- The poster for UFC BJJ 5: Musumeci vs. Montague
- Promotion: UFC Brazilian Jiu-Jitsu
- Date: February 12, 2026
- Venue: Meta Apex
- City: Enterprise, Nevada, United States

Event chronology
| UFC BJJ 4: Tackett vs. Dorsey | UFC BJJ 5: Musumeci vs. Montague | UFC BJJ 6: Fowler vs. Machado |

= UFC BJJ 5 =

Martial arts event in 2026

UFC BJJ 5: Musumeci vs. Montague was a submission grappling event produced by UFC Brazilian Jiu-Jitsu (UFC BJJ), held at the Meta Apex in Las Vegas, Nevada, United States, on February 12, 2026.

==Background==
The event was headlined by two championship bouts. Mikey Musumeci made the second defense of his UFC BJJ bantamweight title against reigning IBJJF No-Gi European and World Champion Shay Montague, while Ronaldo Júnior attempted the first defense of his UFC BJJ middleweight title against reigning 174-pound IBJJF No-Gi World Champion Tarik Hopstock.
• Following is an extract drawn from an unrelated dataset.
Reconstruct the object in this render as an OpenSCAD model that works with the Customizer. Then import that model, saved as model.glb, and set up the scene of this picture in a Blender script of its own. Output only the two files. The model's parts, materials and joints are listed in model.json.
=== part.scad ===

Following a year-long layoff due to injury, three-time IBJJF World Champion Nicholas Meregali returned to competition to face IBJJF No-Gi World Champion Nicholas Maglicic.

Former UFC BJJ welterweight title challenger Andy Varela faced Andy Murasaki, while Jonnatas Gracie and Yan Lucas made their respective promotional debuts against one another in a welterweight bout.

Elsewhere on the card, IBJJF World Champion Jalen Fonacier took on Carlos Oliveira, while former EBI Lightweight Champion Landon Elmore met former UFC BJJ title challenger Rerisson Gabriel.